The rapid evolution of large language models (LLMs) has made geographically distributed training necessary due to GPU scarcity within a single cloud region. In such cross-region settings, Pipeline Parallelism (PP) is communication-efficient, yet scheduling PP remains challenging under heterogeneous inter-region bandwidth and regional electricity prices. Existing schedulers are either delay-first, incurring high electricity cost, or cost-first, relying on rigid resource allocation that prolongs Job Completion Time (JCT). They are also ineffective at optimizing execution order in multi-tenant environments, where long-running and bandwidth-intensive jobs can cause head-of-line (HoL) blocking and degrade overall performance. To this end, we propose BACE-Pipe, a bandwidth-aware and cost-efficient pipeline scheduling framework for LLM training across geo-distributed clusters. BACE-Pipe first introduces a dynamic job prioritization mechanism that optimizes execution order by jointly considering job characteristics (e.g., computation time) and real-time network utilization. It then employs a bandwidth-aware pathfinder to identify feasible cross-region pipeline paths that satisfy communication constraints, thereby preventing communication from stalling the pipeline. Among all feasible paths, a cost-minimizing allocator determines the optimal GPU placement strategy by preferentially assigning resources to regions with lower electricity prices. Consequently, BACE-Pipe mitigates HoL blocking, improves resource utilization, and simultaneously reduces both JCT and total electricity cost. Extensive simulations show that BACE-Pipe reduces average JCT by 27.9%--64.7% and total electricity cost by 12.6%--30.6% compared with state-of-the-art baselines.

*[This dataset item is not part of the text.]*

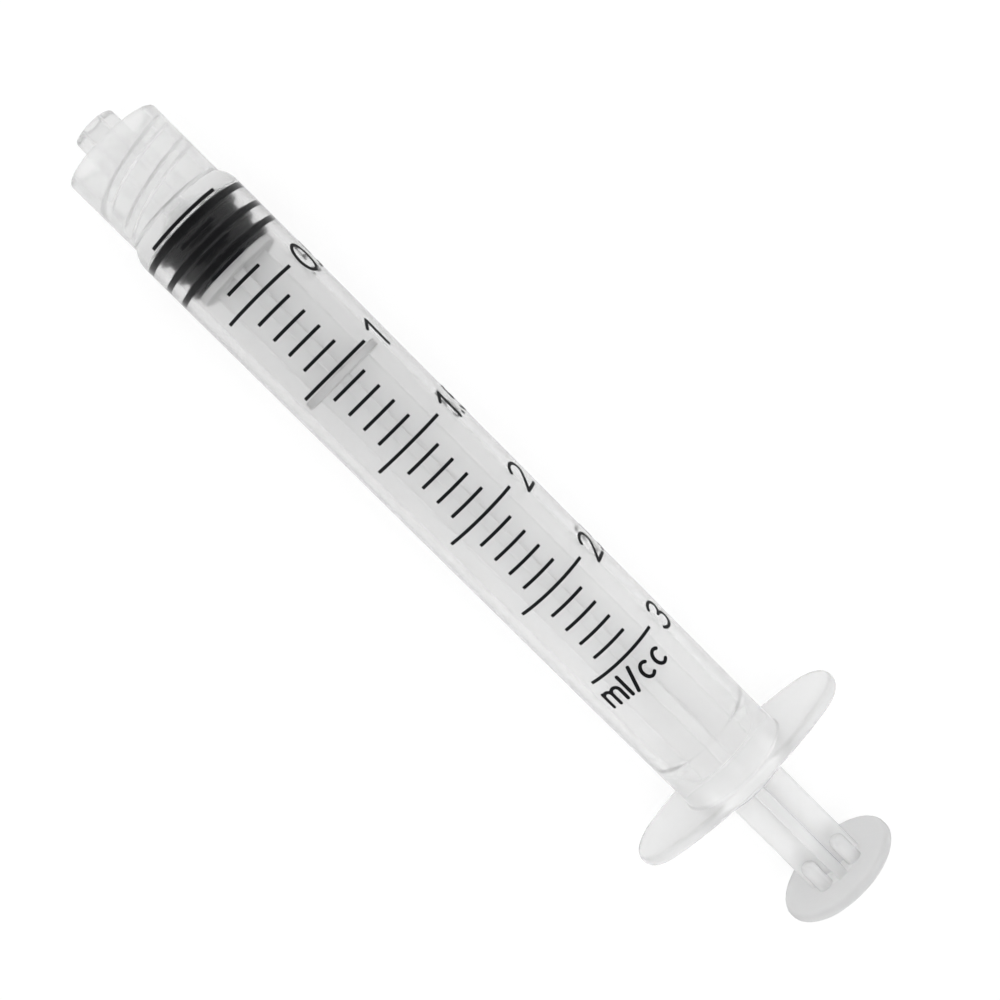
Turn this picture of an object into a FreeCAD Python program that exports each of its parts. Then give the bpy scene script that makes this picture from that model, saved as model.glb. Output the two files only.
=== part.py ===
import FreeCAD, Part
import Sketcher

import math
import os

# Luer lock syringe, 3 ml, lying on its side. Millimetres.
# While a piece is drawn, X runs along the barrel from the zero line towards the thumb rest, and
# every piece shares that axis. All pieces are then placed with the same shift, which puts the
# origin at the middle of the underside. The scale faces up, +Z, and the nozzle points to -X.

doc = FreeCAD.newDocument("luer_lock_syringe")
sheet = doc.addObject("Spreadsheet::Sheet", "sizes")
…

翻译：大语言模型的快速发展使得单一云区域内的GPU资源稀缺，从而催生了地理分布式训练的需求。在这种跨区域场景下，流水线并行（PP）具有通信高效的优势，但跨区域异构带宽和区域电价差异给其调度带来了挑战。现有调度器要么是延迟优先（导致高额电费），要么是成本优先（依赖僵化的资源分配而延长作业完成时间）。此外，在多租户环境中，长时间运行且带宽密集型的作业可能引发队头阻塞，降低整体性能，而现有方法也无法有效优化执行顺序。为此，我们提出了BACE-Pipe——一种面向地理分布式集群大语言模型训练的带宽感知与成本高效流水线调度框架。BACE-Pipe首先引入动态作业优先级机制，通过联合考虑作业特性（如计算时间）和实时网络利用率来优化执行顺序；随后采用带宽感知路径搜索器，识别满足通信约束的可行跨区域流水线路径，从而避免通信阻塞流水线。在所有可行路径中，成本最小化分配器通过优先将资源分配给电价较低的区域，确定最优GPU放置策略。因此，BACE-Pipe能够缓解队头阻塞、提升资源利用率，并同时降低作业完成时间和总电费。大量仿真结果表明，与最先进的基线方法相比，BACE-Pipe可将平均作业完成时间降低27.9%–64.7%，总电费降低12.6%–30.6%。